Although decedent's participation in the pension trust was compulsory under rule 8 of its rules and regulations, it is clear that he possessed no property rights under the pension trust prior to reaching the age of 65 other than the right to have his contributions, *237 plus interest, refunded to him upon his resignation or dismissal from his position with the bank. Nor were his pension rights enhanced to any great extent by his actual retirement. Under rule 25, his acceptance of a position with another banking institution after retirement without the permission of the Northern Trust Co. would have resulted in the forfeiture of his pension. By rule 26 it was further provided that his pension would cease upon bankruptcy, voluntary assignment, conviction of a felony, or upon any judgment or decree for the payment of money being made against him. The trustees were empowered at any time to change the rules and regulations or to substitute entirely new rules; to increase or reduce the rates of contributions by the bank or the officers and employees; and to reduce or increase the pension allowances, provided only that no such change would be made which would deprive any contributor of the right to have his contributions returned to him. The pension trust could be terminated at any time by the bank and, although rule 29 provided that upon termination provision should be made for the continuance of all pensions then being paid to pensioners, there was*238 no assurance that decedent's pension rights could have been enforced to their fullest extent against the pension trust unless there existed sufficient funds in the trust upon its cessation to discharge all of its obligations.
Nor did the pension rights granted the wife by virtue of rule 17 stand in any stronger position than those of her husband, for it is clear that whatever rights she possessed were subject to the same contingencies as those of the decedent, and the rules and regulations were equally applicable to employees and their wives. Any pension granted to the wife would cease upon remarriage. In our judgment, the pension rights acquired by decedent and his widow under the pension trust were in no material respect comparable to those acquired by the beneficiaries under the annuity contracts involved in the cases cited above and relied upon by respondent. On the contrary, it is our considered opinion that decedent's pension rights and those of his wife under the pension trust never acquired the character of fixed and enforceable property rights which were susceptible to transfer by him within the meaning of section 811 (c). Cf. Estate of Emil A. Stake, 11 T. C. 817.*239
Moreover, we find no act on the part of the decedent which we think can properly be characterized as a "transfer" of an interest in property. Unlike the purchase of the annuity contracts in the Wilder, Clise, and Mearkle cases, the decedent's participation in the pension plan inaugurated *665 by his employer was not voluntary. The plan itself nominated the surviving beneficiaries, limiting them to the wife or the minor children of the officer or employee. Decedent, other than by continuing in his employment at the bank, which incidentally he had enjoyed for 13 years prior to the establishment of the plan, had no part in the selection of his wife as a surviving pensioner. Nor did he personally possess any means of defeating her pension rights other than by resigning his position at the bank. Such considerations serve to emphasize the striking dissimilarity between the instant case and the Nevin and Higgs cases, supra.

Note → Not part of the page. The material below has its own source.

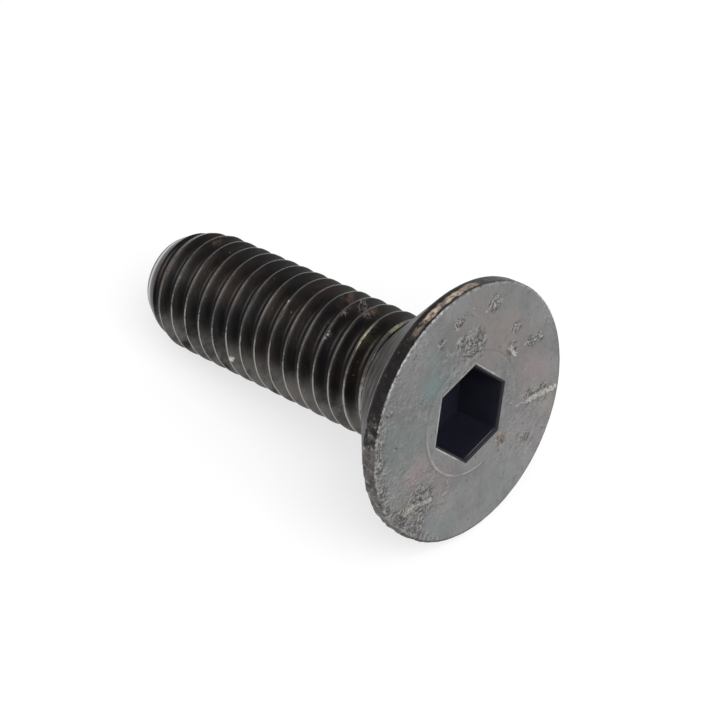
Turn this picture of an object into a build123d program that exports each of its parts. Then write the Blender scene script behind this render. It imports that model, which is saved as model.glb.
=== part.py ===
from build123d import *
import os
from math import atan2, ceil, degrees, radians, tan

# Countersunk socket screw, M8 x 25: flat head with a 90 degree cone, hexagon socket and a
# right-hand thread that runs up to the head. It is built upright, tip down, and then laid on
# the ground plane as it comes to rest: on the head's rim and on a crest near the tip.
# Lengths are in millimetres and angles in degrees. +X of the upright screw is its floor side.

# ---- Driving sizes -------------------------------------------------------------------------

# The whole screw
length = 25.0  # from the tip to the head face

# Thread
nominal_diameter = 8.0
crest_allowance = 0.16  # the crests stay this far under the nominal diameter
pitch = 1.25  # coarse series
thread_angle = 60.0  # between the two flanks of a groove
first_crest = 0.13  # height above the tip at which the crest crosses the floor side
neck_crest_diameter = 7.6  # over the last crest, where the thread runs out under the head
run_out = 1.6  # length of thread over which the crests fall off towards the neck

# Tip
tip_diameter = 5.8  # of the end face
tip_angle = 45.0  # whole angle of the chamfer cone

# Head
head_diameter = 16.0
cone_angle = 90.0  # whole angle of the countersunk cone
rim_height = 0.96  # straight rim between the cone and the head face
rim_chamfer = 0.16  # broken edge along both sides of the rim
disc_diameter = 7.7  # low disc that the heading punch leaves around the socket
disc_rise = 0.05

# Hexagon socket
hex_across_flats = 5.0
socket_depth = 3.1  # from the disc down to the flat floor
mouth_chamfer = 0.17  # broken edge around the mouth
socket_turn = 39.5  # from the floor side to the next corner, anticlockwise seen from the head

# How far a form is sunk into the one that carries it, and a cutter's edge stands clear
overlap = 0.15

# ---- Sizes that follow ---------------------------------------------------------------------

crest_radius = (nominal_diameter - crest_allowance) / 2
flank_slope = tan(radians(thread_angle / 2))
triangle_height = pitch / (2 * flank_slope)  # of the sharp thread triangle
root_radius = nominal_diameter / 2 - 17 / 24 * triangle_height
foot_radius = root_radius - overlap
foot_half = (crest_radius - foot_radius) * flank_slope

head_radius = head_diameter / 2
rim_bottom = length - rim_height
cone_run = tan(radians(cone_angle / 2))  # radius gained per unit of height along the cone
cone_bottom = rim_bottom - (head_radius - foot_radius) / cone_run
neck_crest_radius = neck_crest_diameter / 2
neck = rim_bottom - (head_radius - neck_crest_radius) / cone_run  # where crests meet the cone
fall = (crest_radius - neck_crest_radius) / run_out  # radius lost per unit of height

tip_run = tan(radians(tip_angle / 2))
tip_radius = tip_diameter / 2
chamfer_top = (crest_radius - tip_radius) / tip_run

disc_face = length + disc_rise

# Whole turns of thread, longer than the shank, which are trimmed to shape afterwards
thread_start = first_crest - 2 * pitch
turns = ceil((neck + pitch / 2 - thread_start) / pitch)
trim_top = neck + pitch
trim_radius = crest_radius + overlap

# ---- One turn of the thread: a sharp ridge on a right-hand helix -----------------------------

with BuildPart() as one_turn:
    with BuildLine() as helix:
        Helix(pitch, pitch, root_radius)
    with BuildSketch(Plane.XZ):
        with BuildLine():
            Polyline((foot_radius, -foot_half), (crest_radius, 0), (foot_radius, foot_half), close=True)
        make_face()
    sweep(path=helix.line, is_frenet=True)

# ---- The space of the socket: a hexagon, flared at its mouth ----------------------------------

with BuildPart() as socket:
    with BuildSketch(Plane.XY.offset(disc_face)):
        RegularPolygon(hex_across_flats / 2, 6, major_radius=False, rotation=socket_turn)
    extrude(amount=-socket_depth)
    with BuildSketch(Plane.XY.offset(disc_face)):
        Circle(head_radius)
    extrude(amount=overlap)
    mouth = socket.edges().filter_by(GeomType.LINE).filter_by_position(Axis.Z, disc_face, disc_face)
    chamfer(mouth, mouth_chamfer)

# ---- The screw, upright ----------------------------------------------------------------------

upper_side = Plane(origin=(0, 0, 0), x_dir=(-1, 0, 0), z_dir=(0, 1, 0))

with BuildPart() as upright_screw:
    # The thread, trimmed to the tip's chamfer below and to falling crests at the neck
    with Locations(*[(0, 0, thread_start + turn * pitch) for turn in range(turns)]):
        add(one_turn.part)
    with BuildSketch(Plane.YZ) as shank_half:
        with BuildLine():
            Polyline(
                (0, 0),
                (tip_radius, 0),
                (trim_radius, (trim_radius - tip_radius) / tip_run),
                (trim_radius, neck - (trim_radius - neck_crest_radius) / fall),
                (neck_crest_radius - (trim_top - neck) * fall, trim_top),
                (0, trim_top),
                close=True,
            )
        make_face()
    revolve(axis=Axis.Z, mode=Mode.INTERSECT)

    # Round bar at the root of the thread, inside the same outline
    with BuildSketch(Plane.YZ):
        add(shank_half.sketch_local)
        Rectangle(root_radius, trim_top, align=Align.MIN, mode=Mode.INTERSECT)
    revolve(axis=Axis.Z)

    # The head: cone, straight rim with both edges broken, and flat face. Its outline is drawn on
    # the side away from the floor, so that the seam of the rim is off the surface it rests on.
    with BuildSketch(upper_side):
        with BuildLine():
            Polyline(
                (0, cone_bottom),
                (foot_radius, cone_bottom),
                (head_radius, rim_bottom),
                (head_radius, length),
                (0, length),
                close=True,
            )
        head_half = make_face()
        chamfer(head_half.vertices().sort_by(Axis.X)[-2:], rim_chamfer)
    revolve(axis=Axis.Z)

    # The punch's disc, with a sloping edge, and the socket
    with BuildSketch(Plane.XY.offset(length)):
        Circle(disc_diameter / 2)
    extrude(amount=disc_rise, taper=45)
    add(socket.part, mode=Mode.SUBTRACT)

# ---- The screw at rest -----------------------------------------------------------------------

# The floor line touches the rim's lower corner and the first crest above the tip's chamfer
crests_in_chamfer = max(0, ceil((chamfer_top - first_crest) / pitch))
touching_crest = first_crest + crests_in_chamfer * pitch
tilt = atan2(head_radius - crest_radius, rim_bottom + rim_chamfer - touching_crest)

with BuildPart() as countersunk_screw:
    with Locations(Rotation(0, 90 - degrees(tilt), 0)):
        add(upright_screw.part)

box = countersunk_screw.part.bounding_box()
to_ground = Location((-box.center().X, -box.center().Y, -box.min.Z))
countersunk_screw.part = countersunk_screw.part.moved(to_ground)
countersunk_screw.part.label = "countersunk_screw"

os.makedirs("parts", exist_ok=True)
export_step(countersunk_screw.part, "parts/countersunk_screw.step")
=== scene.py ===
"""Countersunk socket screw, M8 x 25, in worn black-oxide steel, lying on a pale studio floor."""
import logging
from dataclasses import dataclass, field
from enum import Enum
from itertools import product
from math import atan2, ceil, cos, pi, radians, sin, tan
from typing import Union

import bmesh
import bpy
import numpy as np
from mathutils import Matrix, Vector


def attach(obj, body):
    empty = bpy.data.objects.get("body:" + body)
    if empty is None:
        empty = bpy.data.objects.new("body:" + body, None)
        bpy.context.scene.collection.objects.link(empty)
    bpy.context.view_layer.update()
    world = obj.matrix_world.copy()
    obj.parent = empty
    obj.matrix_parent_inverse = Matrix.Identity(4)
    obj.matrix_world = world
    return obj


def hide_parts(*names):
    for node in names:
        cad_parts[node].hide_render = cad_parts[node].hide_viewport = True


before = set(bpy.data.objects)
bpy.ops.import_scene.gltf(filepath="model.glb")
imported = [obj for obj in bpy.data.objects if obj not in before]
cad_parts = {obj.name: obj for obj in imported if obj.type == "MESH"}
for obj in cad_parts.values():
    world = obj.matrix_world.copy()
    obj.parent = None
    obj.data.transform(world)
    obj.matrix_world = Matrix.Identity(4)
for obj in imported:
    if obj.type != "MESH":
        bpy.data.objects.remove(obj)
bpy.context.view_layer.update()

LOG = logging.getLogger("countersunk_screw")
MM = 0.001
Number = float | np.ndarray
Triple = tuple[float, float, float]


class Zone(Enum):
    """The parts of the screw's surface that take a finish of their own."""

    THREAD = 0
    SEAT = 1
    HEAD = 2
    SOCKET = 3


# ---- Sizes ----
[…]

It is true that the decedent regularly contributed to the pension fund and the pension trust over a period of approximately 30 years, but the fact that rule 5 (a) required unmarried officers and employees to contribute at the same rate and*240 for the same period of time as married officers and employees apparently refutes any inference that the pension which was ultimately paid to the widow stemmed directly from the contributions decedent had made under the plan. The fact that the pension which was paid to decedent's widow was separate and distinct from that of the decedent is further evidenced by the election afforded the decedent under rule 24, which permitted him to take a pension in a lesser amount upon retirement in consideration of an additional amount to be paid to his wife in the event she survived him. This election has been construed by the bank as providing a pension to the widow or children of the pensioner in addition to the pension otherwise payable to those persons under rule 17. Unlike the decedent in Estate of William J. Higgs, supra, the decedent herein never exercised this option.
The language of our opinion in Estate of Emil A. Stake, 11 T. C. 817, 825, is equally expressive of the conclusions we have reached in the instant case, wherein it states:
The cases primarily relied on by the respondent are not helpful here, for they involved*241 joint and survivorship annuities, purchased by the decedent. The holding in those cases, in effect, that the decedent had a property interest and that he conveyed it is soundly based in the fact of purchase of the annuities by him. Here the decedent made only a limited contribution, under a plan limiting his rights as above set forth, resulting, in our view, in no property rights and no transfer.
In our opinion, the respondent erred in increasing the value of the decedent's gross estate by the amount of $ 25,854.50 representing the commuted value of the pension received by the decedent's widow on the ground that the pension rights of the widow resulted from an inter vivos transfer from decedent to his wife to take effect at his death within the meaning of section 811 (c) of the Internal Revenue Code.
Decision will be entered under Rule 50.